1887 : Le code de l'indigénat algérien est généralisé à toutes les colonies

Le code de l’indigénat algérien, généralisé aux colonies françaises

Après la répression de la révolte kabyle de 1871, les autorités coloniales maintiennent l’ordre par des lois visant spécifiquement les indigènes d’Algérie. Elles les généralisent, avec des adaptations, dans d’autres territoires. L’empire colonial dispose ainsi d’un système juridique distinct  de la métropole. Les sujets soumis au régime de l’indigénat conservent  les droits liés à leur statut personnel, comme la polygamie, mais sont privés de leurs libertés publiques fondamentales : le droit de vote, de réunion  et de circulation. 

En quoi le régime de l’indigénat est-il discriminatoire  et  anti-démocratique ?

Extraits du code de l’indigénat algérien

Sont considérées comme infractions spéciales à l’indigénat et, comme telles, passibles de peines édictées par les articles 465 et 466 du code pénal, les faits et actes ci-après déterminés, savoir : […]

5. Négligence à se présenter devant l’administrateur ou le maire de la commune après convocation remise par un agent de l’autorité administrative.

6. Acte irrespectueux ou propos offensants vis-à-vis d’un représentant ou agent de l’autorité, même en dehors de ses fonctions, et alors même que cet acte ou ce propos ne réunirait pas les caractères voulus pour constituer un délit […].

7. Propos tenus en public dans le but d’affaiblir le respect dû à l’autorité. […]

13. Négligence habituelle dans le payement des impôts et dans l’exécution des prestations en nature, manque d’obtempérer aux convocations des receveurs lorsqu’ils se rendent sur les marchés pour percevoir les contributions. […]

17. Départ de la commune sans avoir, au préalable, acquitté les impôts et sans être muni d’un permis de voyage.

Arrêté général sur les infractions de l’indigénat,

Gouvernement général de l’Algérie, 9 février 1875.

Pour le code de l’indigénat en Cochinchine

Dans un pays où il n’existe pas de citoyens dans la population indigène, mais seulement des sujets, où la langue et les mœurs sont absolument différents des nôtres, il est essentiel que le représentant du gouvernement soit toujours investi d’un pouvoir propre et personnel qui assure l’efficacité de ses ordres et l’action visible de notre souveraineté.
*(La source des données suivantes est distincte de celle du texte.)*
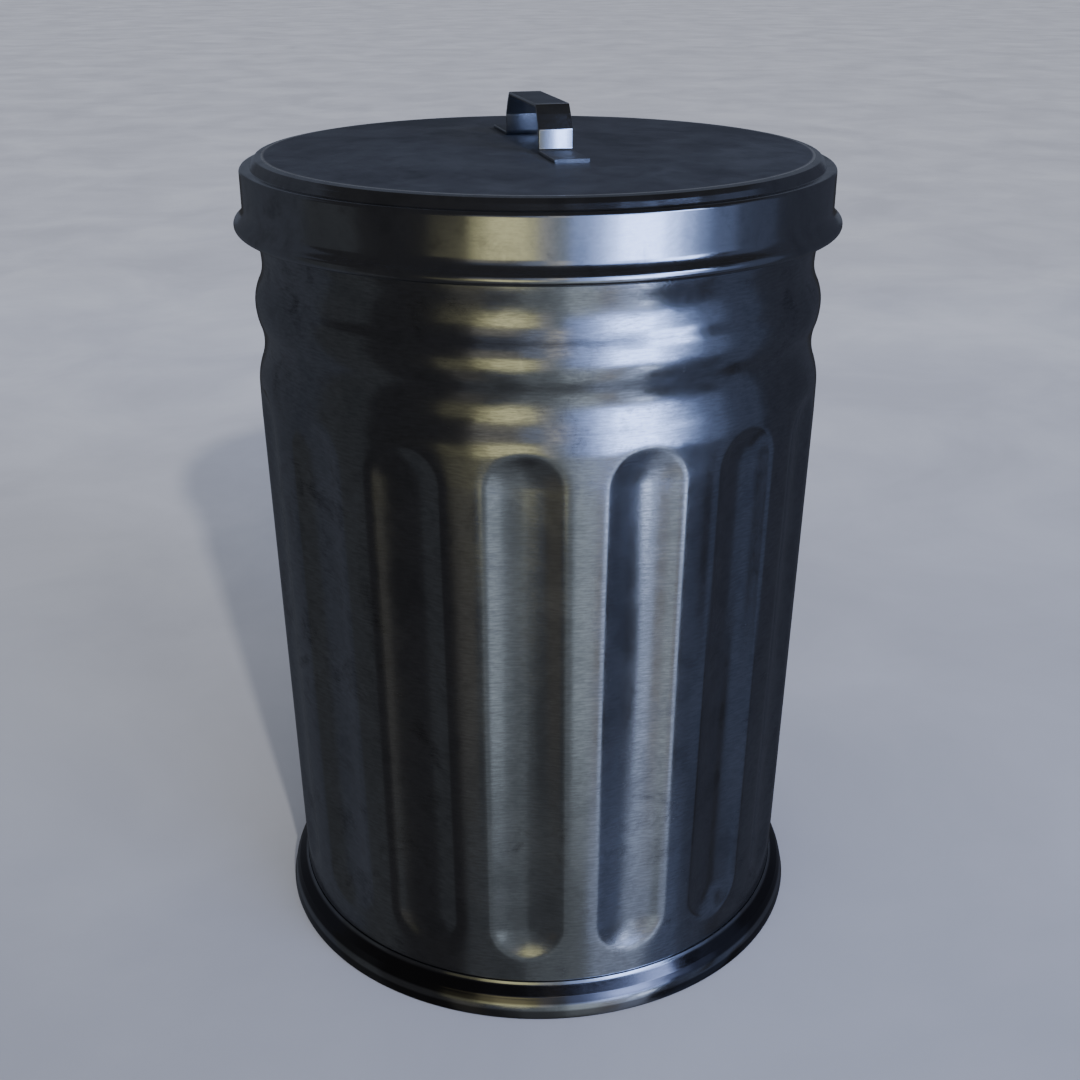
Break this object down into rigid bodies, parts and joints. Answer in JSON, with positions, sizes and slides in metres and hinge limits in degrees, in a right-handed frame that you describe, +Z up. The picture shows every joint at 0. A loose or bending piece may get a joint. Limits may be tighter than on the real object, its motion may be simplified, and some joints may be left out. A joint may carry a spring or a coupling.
{
  "type": "steel waste can",
  "caption": "Round galvanised steel waste can with a fluted wall, rolled swages, flared foot hoop and a lift-off lid with a strap handle.",
  "frame": {"origin": "centre of the base, on the floor under the foot hoop", "axes": "+Z up along the can's axis, -Y the front (the middle of a plain strip between two flutes), +Y the lock seam"},
  "size_m": [0.4754, 0.4754, 0.6988],
  "materials": {
    "galvanised_wall": "galvanised sheet, semi-gloss",
    "galvanised_hoop": "galvanised strip, semi-gloss",
    "galvanised_lid": "galvanised sheet, semi-gloss",
    "handle_strap": "plated strap, bright",
    "wire": "drawn wire",
    "sealant": "cured sealing compound, matt"
  },
  "bodies": {
    "can": {"can_wall": "galvanised_wall", "rim_wire": "wire", "bottom_pan": "galvanised_wall", "bottom_seal": "sealant", "foot_hoop": "galvanised_hoop"},
    "lid_wire": {"lid_rim_wire": "wire"},
    "lid": {"lid_shell": "galvanised_lid", "lid_handle": "handle_strap"}
  },
  "joints": [
    {"name": "lid_lift", "type": "slide", "parent": "can", "child": "lid_wire", "axis": [0, 0, 1], "range_m": [0, 0.25]},
    {"name": "lid_turn", "type": "hinge", "parent": "lid_wire", "child": "lid", "pos_m": [0, 0, 0.6104], "axis": [0, 0, 1], "continuous": true}
  ]
}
Si, pour la moindre infraction aux règlements de police, il est obligé d’avoir recours à un magistrat qui rend la justice à son heure, il ne tarde pas à perdre tout prestige et toute autorité sur le peuple conquis. En Cochinchine, les pouvoirs disciplinaires appartiennent aux maires et chefs de cantons ainsi qu’aux administrateurs des affaires indigènes, qui sont également des fonctionnaires civils et exercent à peu près les attributions des administrateurs des communes mixtes en Algérie. Si donc, le maintien de ces pouvoirs est jugé nécessaire et légal pour notre possession africaine, il doit être conservé pour les établissements d’Extrême-Orient.

Charles Le Myre de Vilers, Gouverneurde la Cochinchine, Rapport au présidentde la République, 25 mai 1881.

Une critique du code de l’indigénat

Dans l’application journalière du code de l’indigénat, et en particulier de l’article sur l’emprisonnement pour retard d’impôt, l’administrateur algérien se montre, neuf fois sur dix, d’une révoltante férocité. […] Prélever la dîme sur la maigre moisson d’un peuple de misérables, auquel on a volé et auquel on vole chaque jour encore ses meilleures terres, est une de ces monstruosités qu’on reproche couramment au Moyen Âge, dans les écoles de la IIIe République. J’ajoute que nous, les vainqueurs et les maîtres de la Tunisie, sommes à l’égard de nos vaincus, cent fois plus cruels que ne le furent, aux époques les plus reculées décrites par Michelet, les bandits seigneuriaux à l’égard de leurs manants et de leurs serfs.

Paul Vigné d’Octon, La Sueur du burnous. Les crimes coloniaux de la IIIe République, 1911.